Similar farm loan waivers were announced by recently installed Congress governments in Madhya Pradesh, Rajasthan and Chhattisgarh, too. Yet, most farmers in Karnataka’s Mandya believe the move is a mere palliative and does not strike at the root of the problem, a fact even the chief minister has acknowledged multiple times.
Although Biliaiah hails from Maddur, one of only 20 taluks among Karnataka’s 176 that has not been declared drought-hit, he had to rely on borewells because water from the Cauvery river barely reached his village. “That is why I had to work on other farmers’ plots to support my husband,” Shashikala said.
Without proper documents for the land that is registered in his grandfather’s name, Biliaiah had no option but to depend on other farmers, pawnbrokers and private moneylenders to find capital to invest in his land, she said.
Compared to the distress suffered by Biliaiah, the story of Chandrashekhar, who cultivates sugarcane and paddy on his two-acre plot, is upbeat. He is set to benefit from loan waivers for a second time.
Last year, about Rs 50,000 he had borrowed from cooperative banks was waived as part of a scheme announced by former chief minister Siddaramaiah. Now, another Rs 50,000 taken from a commercial bank is set to be waived by Kumaraswamy. “I haven’t received the debt-free certificate yet, but I’ve been promised that I will benefit,” he said. Getting down to the nitty-gritty, he continued, “Of course, the waiver is necessary but if you deduct Rs 50,000 from [my dues] this year, that leaves me with a cumulative debt of ~3 lakh, mostly taken from private moneylenders and some relatives.”
There have been complaints about the alleged delay in implementation of the waiver, with farmers getting restive after the third year of drought in four years. A senior government official involved in the disbursement, who spoke on condition of anonymity, said that as of January 28, ~768 crore worth of loans taken from cooperative institutions and Rs 672.5 crore borrowed from commercial banks had been waived, benefitting 290,000 farmers. The delay, a term the official protested against, was caused by the need to collect data on the extent of debt owed by the state’s farmers. With each family set to benefit by ~ 2 lakh, it was imperative to collect more details about the 4.1 million crop loan accounts.
Armed with a new software, the government has created a vast database, the government official cited above said. “We forced cooperative institutions to digitise their records to ensure the same person would not get a waiver for loans taken from both cooperative and commercial banks,” he said. That process has been completed and the waiver picked up pace in January.
However, Chandrashekhar’s concern lies elsewhere. “Clearly, it will help, but there are more pressing issues that governments need to address. For example, even where it has set a floor price for crops like paddy at Rs1,700 per quintal, we get only Rs 1,200,” he said. That figure is just about the average cost of cultivation calculated by the Karnataka Agricultural Prices Commission (KAPC), which had estimated the cost per quintal for 2017-18 at Rs 1,150.

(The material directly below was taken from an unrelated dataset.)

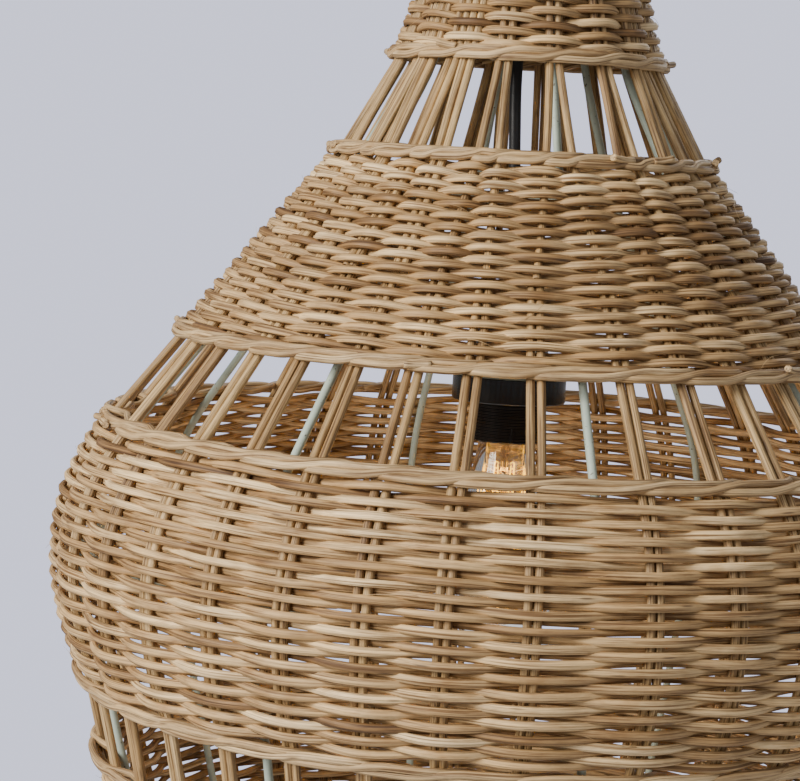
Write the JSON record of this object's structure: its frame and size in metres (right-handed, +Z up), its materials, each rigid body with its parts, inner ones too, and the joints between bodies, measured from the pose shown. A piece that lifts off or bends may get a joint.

Agricultural economist Prakash Kammaradi, who is chairman of the KAPC, said a comprehensive approach is required to tackle indebtedness. “Unfortunately, we are looking at it only from a political angle,” he said.
Kammaradi said there would be no solution to the crisis in agriculture without acknowledging the low profitability in the sector. “This is shown, for example, in the fact that as on date 16% of cultivable land has been left fallow in the state,” he said.